In recent weeks, the Koch-linked American Future Fund has attacked this record head-on with deceptive ads saying Baldwin supported EPA policies that would allegedly shut down eleven paper factories in the Fox River Valley, and Crossroads GPS has blanketed the state with mailers saying Baldwin's support for Obama's jobs bill means she supports creating jobs in China.
Baldwin has also proven to be an effective fundraiser. She has out-raised Thompson, $11.2 million to $5.7 million, but outside groups have helped level the playing field.
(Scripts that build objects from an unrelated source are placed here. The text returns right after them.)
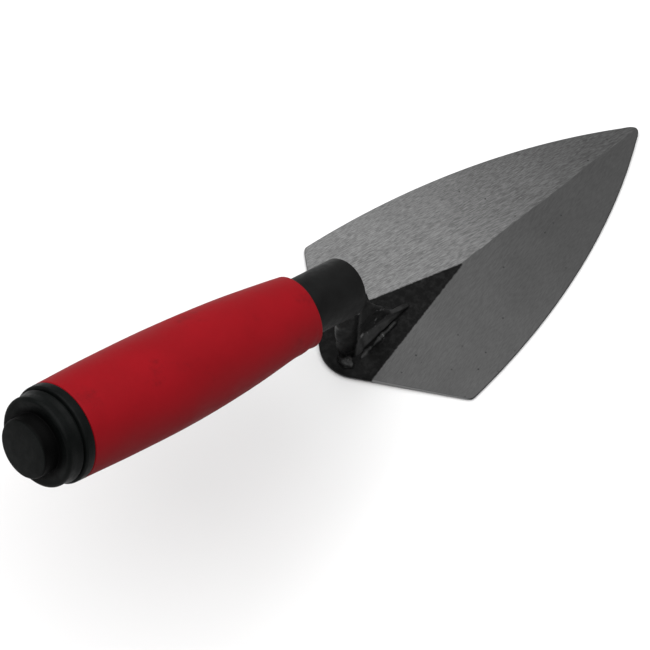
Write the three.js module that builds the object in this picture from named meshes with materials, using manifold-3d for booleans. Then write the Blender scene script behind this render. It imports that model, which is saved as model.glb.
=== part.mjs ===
// A brick trowel: a ground steel blade, a forged shank welded to it, and a soft-grip handle driven
// onto the shank's tang. Millimetres, +Z up, +X towards the blade's tip, +Y to the left of the
// working direction. The origin is on the blade's flat underside, on the centreline, below the heel
// end of the shank's foot.
import * as THREE from "three";
import { mergeVertices } from "three/addons/utils/BufferGeometryUtils.js";
import Module from "manifold-3d";

const wasm = await Module();
wasm.setup();

// Clearance kept between pieces that touch on the real tool.
const GAP = 0.3;
const ROUND_SEGMENTS = 48;

// Blade: outline on the ground plane, symmetrical about X.
const BLADE_THICKNESS = 2;
const HEEL_POINT_X = -12; // where the two straight heel edges would meet
const HEEL_ROUND = 13; // radius that rounds the heel point off
const CORNER_X = 17.6; // where a heel edge meets a long edge
const CORNER_Y = 41;
const CORNER_ROUND = 2.4;
const TIP_X = 139.6;
const TIP_HALF_WIDTH = 1.6;
const TIP_ROUND = 3;
// Directions and lengths of the long edge's two Bezier handles.
const EDGE_START_HANDLE = [24.9, -2.0];
const EDGE_END_HANDLE = [-46.3, 30.0];
// Grinding: two flat facets meet on a ridge that runs from the end of the unground heel to the tip.
const RIDGE_START_X = 54.5;
const RIDGE_TIP_THICKNESS = 1.3;
const LEFT_FLAT_SLOPE = 0.29; // sideways run of the unground heel's border, for each mm along X
const RIGHT_FLAT_SLOPE = 0.24;

// Handle axis: from the ferrule's front face, rearwards and up.
const FERRULE_FACE = new THREE.Vector3(-5.4, 0, 45.5);
const HANDLE_RISE = THREE.MathUtils.degToRad(19.2);

// Handle pieces, as distances back along the handle axis and radii.
const FERRULE_LENGTH = 30;
const FERRULE_RADIUS = 10;
const FERRULE_WALL = 1.2;
const FERRULE_FACE_WALL = 1.5;
const FERRULE_EDGE = 0.6;
const GRIP_START = 22.5;
const GRIP_END = 127.4;
const GRIP_LIP = 0.7; // rounding of the grip's front edge
// Outer radius of the grip at shares of its length.
const GRIP_RADII = [
  [0, 12.1],
  [0.08, 13.0],
  [0.3, 15.2],
  [0.55, 16.45],
  [0.8, 16.45],
  [1, 15.9],
];
const GRIP_WALL = 3;
const GRIP_BELLY = 0.5; // how far the barrel's middle hangs below the axis
// The lip is cut back for the thumb, a little to the right of the top, and reaches forward below.
const THUMB_ANGLE = THREE.MathUtils.degToRad(12);
const THUMB_CUT = 1.9;
const LIP_REACH = 0.35;
const THUMB_CUT_FROM = THREE.MathUtils.degToRad(15); // angle from the thumb where the cut starts to fade
const THUMB_CUT_TO = THREE.MathUtils.degToRad(105);
const THUMB_CUT_LENGTH = 12; // how far behind the lip the grip's shape still leans with it
// A finger stop under the lip: a narrow flange on the lip itself, and a low swell behind it.
const FINGER_STOP = [
  { rise: 0.75, crest: 0.6, spread: 1.3 },
  { rise: 0.35, crest: 6, spread: 3 },
];
const FINGER_STOP_FROM = THREE.MathUtils.degToRad(60); // angle from the top where it starts to rise
const FINGER_STOP_TO = THREE.MathUtils.degToRad(118);
const LIP_STATIONS = [0, 0.5, 1, 1.6, 2.4, 3.6, 5.2, 7.2]; // distances behind the lip's rounding
const FLANGE_LENGTH = 2.7; // the core's rear flange, which shows behind the grip
const FLANGE_EDGE = 0.5;
const SPIGOT_RADIUS = 10;
const SPIGOT_LENGTH = 3.2;
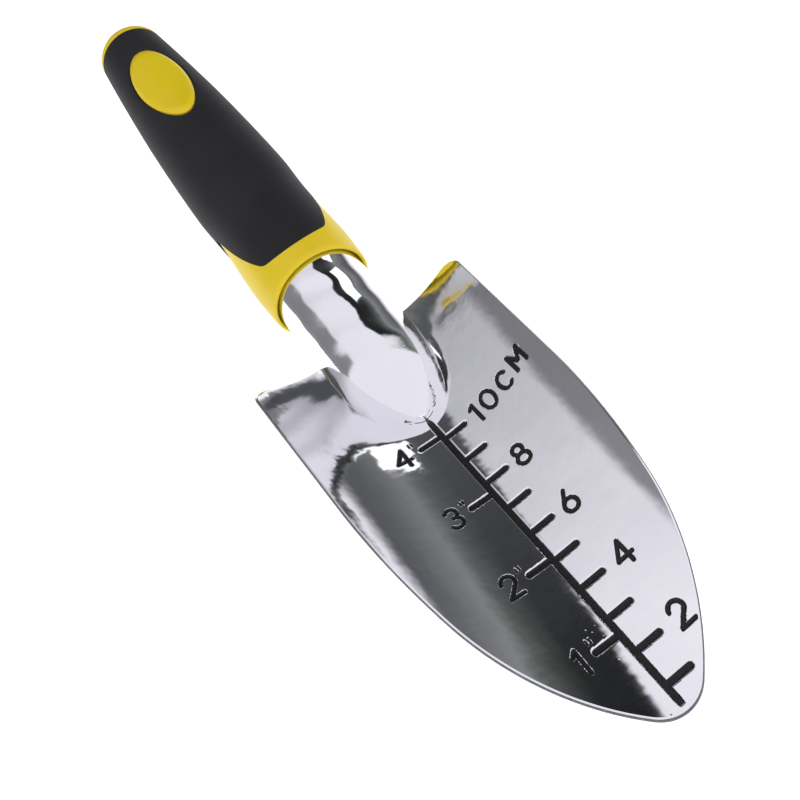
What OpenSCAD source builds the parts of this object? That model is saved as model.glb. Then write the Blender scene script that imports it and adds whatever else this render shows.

Thompson "He's Not For You Anymore"
Baldwin's success is even more surprising given that her challenger has long remained popular statewide and was widely expected to win. As Wisconsin's governor from 1987 to 2001, he governed as a moderate conservative and was reelected with wide margins. During the hard-fought 2012 GOP U.S. Senate primary, though, his moderate roots made him a target for out-of-state groups seeking to anoint a more conservative candidate. He was attacked in ads portraying him as a liberal from Super PACs like Club for Growth and dark money groups like Americans for Job Security, which pushed Thompson into taking far-right positions to survive the primary.
Since the primary, Thompson has been further attacked by groups supporting Baldwin that push the message he has changed since his time as Wisconsin's governor. In addition to criticizing his positions on taxes and outsourcing, the ads highlight Thompson's work at a Washington DC-based lobbying firm that represented the health care industry, after he was Health & Human Services Secretary under President George W. Bush.
Majority PAC has spent $2.9 million on the Wisconsin race and has run ads stating Thompson "made millions on K Street, working for a DC lobbying firm...how could Thompson ever represent us?" Women Vote!, the Super PAC for Emily's List, has spent $2.3 million and has run ads pushing a similar message, noting that Thompson "worked for a big DC lobbying firm" where he was "paid over $10 million as a DC insider, peddling his influence for the special interests." The Super PAC for public employee union AFSCME, AFSCME People, has spent $1.7 million on the race and is running ads pointing out Thompson's work for a "big DC lobbying firm, selling his influence to health care companies. Making millions helping insiders at our expense."